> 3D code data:
>>>>>
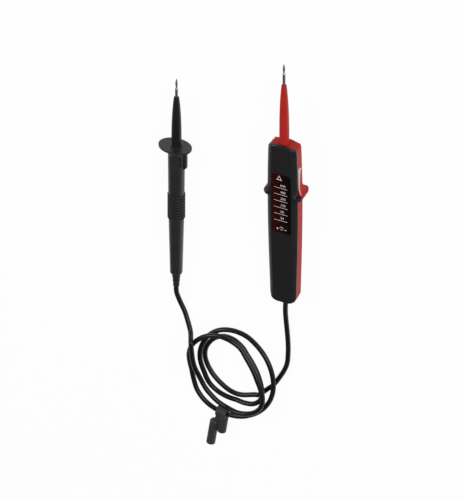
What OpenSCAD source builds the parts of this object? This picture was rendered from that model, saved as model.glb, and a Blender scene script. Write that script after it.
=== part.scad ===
// Two-pole voltage tester, lying on its back on a table.
// Millimetres. X runs across the two tools, Y towards the test tips, Z up from the table.
// The origin is on the table, under the middle of the two tools.

/* [Display unit] */
// Length of the housing without the tip
unit_length = 176; // [165:1:190]
// Width of the housing at the cable end
unit_tail_w = 24.1; // [24:0.1:26]
// Width of the housing at the finger guard
unit_guard_w = 28.6; // [27.5:0.1:30]
// Width of the housing at the tip end
unit_top_w = 26.4; // [26:0.1:27.4]
// Thickness of the housing
unit_depth = 14.8; // [14.8:0.1:16]
// Depth of the black front cover
cover_depth = 5; // [5:0.1:5.2]
// Wall of both shells
shell_wall = 1.8; // [1.6:0.1:1.9]

/* [Finger guard] */
// Distance of the guard from the tip end of the housing
guard_drop = 57.5; // [54:0.5:71]
// Thickness of the guard's rim
guard_rim = 2.8; // [2:0.1:4]
// How far the guard stands out at the sides
guard_side = 5; // [3.5:0.1:6]
// How far the guard stands out at the back
guard_back = 7; // [5:0.1:9]
// Length of the scooped slope on the tip side
guard_scoop = 11; // [8:0.5:14]

/* [Display] */
// Length of the dark window
window_l = 65.5; // [60:0.5:67]
// Width of the dark window
window_w = 18.2; // [16:0.1:18.4]
// Distance of the window from the tip end of the housing
window_drop = 31.5; // [28:0.5:34]
// Pitch of the voltage lamps
lamp_pitch = 7.3; // [6.5:0.1:7.5]
// Number of voltage lamps
lamp_count = 6; // [4:1:7]
// Diameter of a lamp
lamp_d = 3; // [2:0.1:3.2]
// Length of the pale strip in the right flank
side_window_l = 28; // [20:0.5:32]
// Width of the pale strip
side_window_w = 4.4; // [3:0.1:4.6]

/* [Test tips] */
// Length of the bare tip of the display unit
unit_tip_l = 22.7; // [18:0.1:26]
// Length of the red sleeve
unit_sleeve_l = 63.3; // [50:0.1:70]
// Diameter of the red sleeve at the housing
unit_sleeve_d = 8.7; // [8:0.1:8.8]
// Length of the bare tip of the second probe
probe_tip_l = 19.5; // [16:0.1:22]
// Length of the black sleeve
probe_sleeve_l = 54.2; // [45:0.1:60]
// Diameter of the black sleeve at the guard
probe_sleeve_d = 8.9; // [8.4:0.1:9.2]
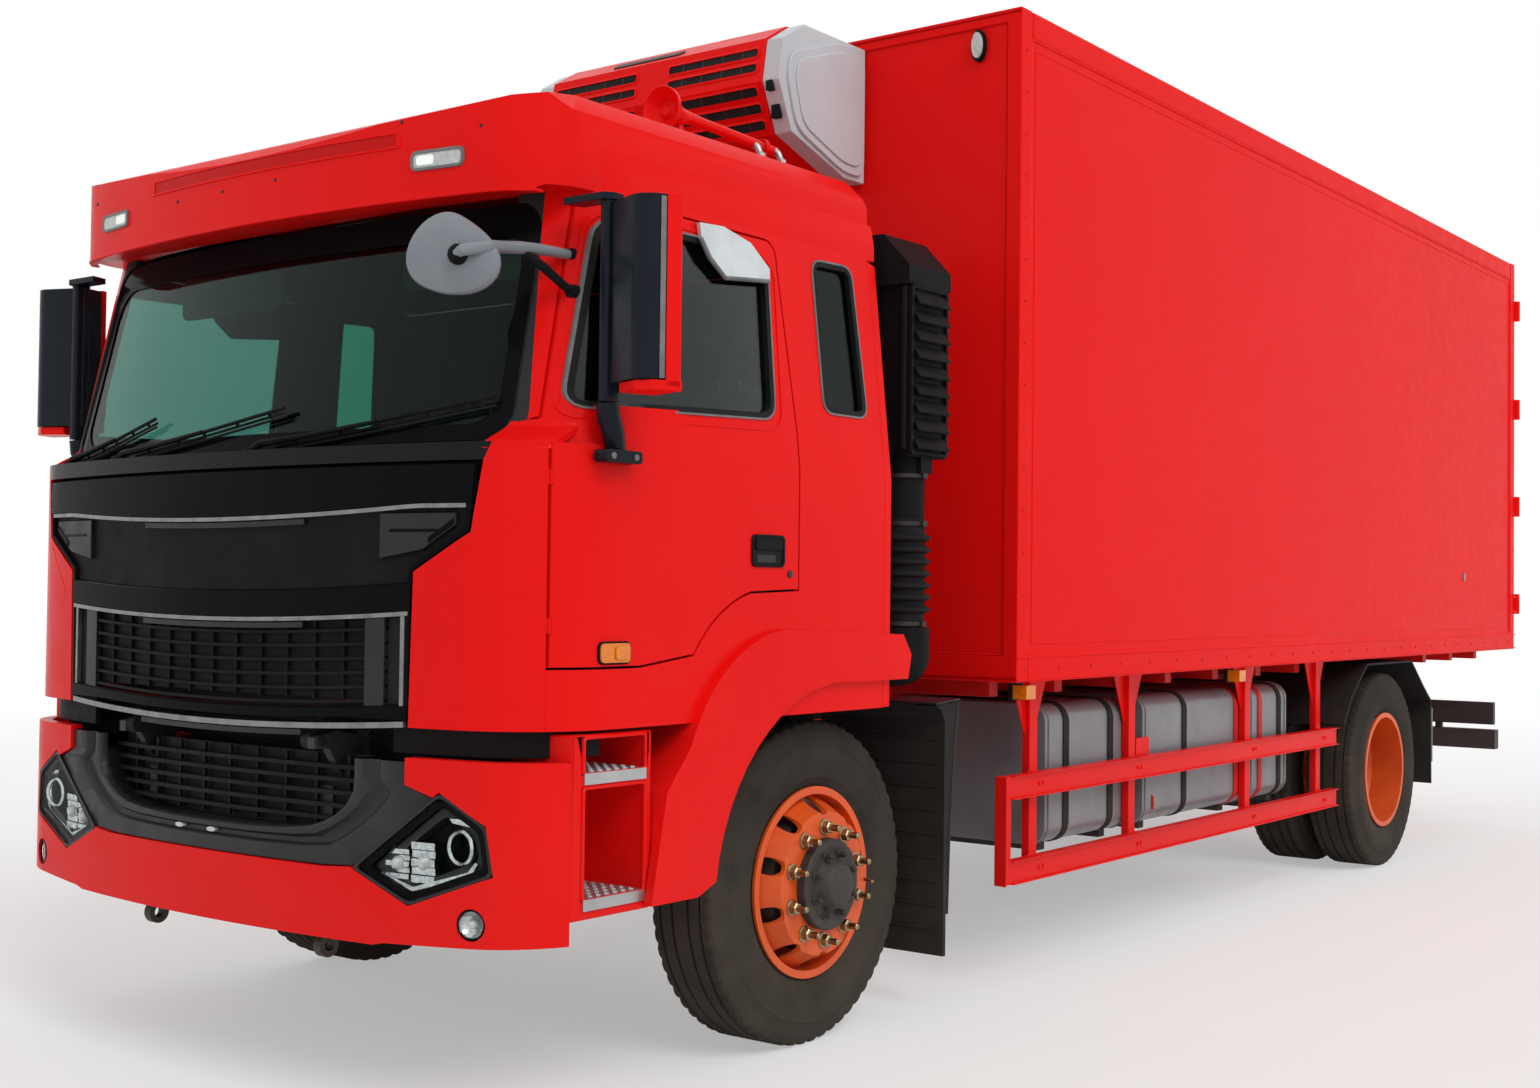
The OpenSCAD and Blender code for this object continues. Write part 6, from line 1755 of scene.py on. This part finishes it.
<<<<<
> What the task asks: List each line holding the string "this".

> Finished task:
What OpenSCAD source builds the parts of this object? This picture was rendered from that model, saved as model.glb, and a Blender scene script. Write that script after it.
The OpenSCAD and Blender code for this object continues. Write part 6, from line 1755 of scene.py on. This part finishes it.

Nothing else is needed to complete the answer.